In response, the school board offered the pros and cons of adopting school uniforms. The advantages are textbook, asserting that there will be no fights or thefts over designer clothing or name-brand shoes, no gang colors will be displayed, school officials will be able to identify intruders and uniforms would promote school pride.

However, according to a report completed by Orange County school officials, "There is no Florida Department of Education evidence that would indicate that a district-wide uniform policy would increase student achievement or decrease crime and violence in schools."

On the other hand, the disadvantages are trivialized, claiming that the school uniforms would not decrease school violence or improve academic achievement, yet they would force financial obligation on low-income families and restrict students' freedom of expression.

Upon comparison, the disconnects become transparent. So suppose a few fights are averted because the green giant of envy is hibernating; meanwhile little Susie is wearing a tattered T-shirt and some jean shorts because her family could not incur the expense of yet another additional cost imposed by the free public school system.

Let's look at another scenario that has managed to remain undetected by school officials. Arguably, one of the benefits of having school uniforms is the cultivation of "school pride." Yet students who attend public schools are most likely zoned for that particular school, and therefore have no real attachment to the institution.

As a result, school pride may not be the top priority that school officials presume it to be. In fact, some, if not most, students make it their goal to deviate from the school colors that encourage school spirit, which is why one of the biggest concerns among students is the violation of their freedom of expression.
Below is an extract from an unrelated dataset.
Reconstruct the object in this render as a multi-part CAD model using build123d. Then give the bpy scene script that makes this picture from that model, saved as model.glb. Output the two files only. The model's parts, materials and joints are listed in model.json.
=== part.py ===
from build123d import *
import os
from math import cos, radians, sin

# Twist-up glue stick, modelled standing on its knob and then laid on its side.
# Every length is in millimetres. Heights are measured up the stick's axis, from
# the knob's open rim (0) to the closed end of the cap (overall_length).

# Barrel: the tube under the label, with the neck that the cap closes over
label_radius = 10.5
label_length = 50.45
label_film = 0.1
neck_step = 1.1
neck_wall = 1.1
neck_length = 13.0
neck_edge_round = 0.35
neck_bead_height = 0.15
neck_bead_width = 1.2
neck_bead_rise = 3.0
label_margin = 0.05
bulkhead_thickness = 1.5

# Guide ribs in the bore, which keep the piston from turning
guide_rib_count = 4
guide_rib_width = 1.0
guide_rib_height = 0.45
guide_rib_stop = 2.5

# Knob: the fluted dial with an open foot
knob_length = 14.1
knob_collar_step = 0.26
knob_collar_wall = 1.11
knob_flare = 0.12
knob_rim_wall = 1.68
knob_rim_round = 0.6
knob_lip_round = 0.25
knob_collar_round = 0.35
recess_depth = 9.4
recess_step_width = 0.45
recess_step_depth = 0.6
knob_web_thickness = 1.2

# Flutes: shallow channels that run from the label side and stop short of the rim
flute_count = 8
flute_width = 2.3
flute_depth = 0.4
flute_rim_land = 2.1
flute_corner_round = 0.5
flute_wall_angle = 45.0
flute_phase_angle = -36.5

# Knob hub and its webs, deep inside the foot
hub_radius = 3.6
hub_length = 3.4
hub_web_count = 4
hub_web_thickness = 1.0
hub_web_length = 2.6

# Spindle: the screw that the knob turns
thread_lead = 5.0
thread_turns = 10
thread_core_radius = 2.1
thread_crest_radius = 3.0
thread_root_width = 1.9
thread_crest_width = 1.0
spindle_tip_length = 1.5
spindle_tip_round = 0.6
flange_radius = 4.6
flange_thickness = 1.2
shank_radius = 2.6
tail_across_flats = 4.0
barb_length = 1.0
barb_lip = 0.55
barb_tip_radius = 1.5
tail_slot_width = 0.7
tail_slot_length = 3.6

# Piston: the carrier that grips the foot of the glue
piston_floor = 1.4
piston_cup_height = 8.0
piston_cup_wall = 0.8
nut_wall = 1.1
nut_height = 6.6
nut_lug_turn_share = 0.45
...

At present, according to the Orlando Sentinel, "Polk County is the only school district in Florida with a mandatory K-8 uniform policy." However, as of April 2008, the Osceola School Board voted 3-2 in favor of a school uniform policy for K-12.

As Lake County progresses to follow suit, it faces widespread opposition from students.

Reportedly, according to the Sentinel, out of 8,600 responses the trend is as follows: "School officials love it. Parents like it. Students hate it."

To exemplify, 69 percent of teachers and other school employees admit that the present dress code has become too lenient and needs stricter enforcement, while 74 percent of students disagree with this sentiment.

School uniforms do not teach students unity nor do they eliminate stereotypes. Rather, they serve to generalize a student body that could not be more heterogeneous in terms of beliefs, style, ethics and perspectives.

On June 8, the Lake County School Board held a meeting and one of the more controversial topics on the agenda was the issue of school uniforms.

According to a live blog that recorded the meeting minutes, "the chairman encouraged parents to participate in the online survey about school uniforms," while board members reflected on alternative ways to receive feedback regarding school uniforms.

Due to insufficient feedback, the board has consented that it is too late to enforce any kind of school uniform policy for the fall.

Chairman Larry Metz reinforced that "we're not debating whether to have uniforms tonight … just how to get information back to the board."

So far school uniforms are most prevalent among elementary school children. With this in mind, it almost seems as though it is the younger students that are forced to don the linens of monotony.

These isolated cases beg the question: Why is it so difficult to regulate the dress code among older, more knowledgeable high school students? Is it because they realize the ramifications of standardization or is opposition just second nature at an age where rejection is implicit?

Placing students within the constraints of school uniforms is like placing a handicap on the maturation of our youth. By teaching them that stereotypes can be eluded and equality can be accomplished with compliance, we are masking reality with illusion. Students must learn to accept others for what they wear as well as what they think.

Allow students the adolescent autonomy to adorn themselves in clothes unlike their classmates. Independence yields unconventionality, which is a finite resource in a world of infinite conventionality.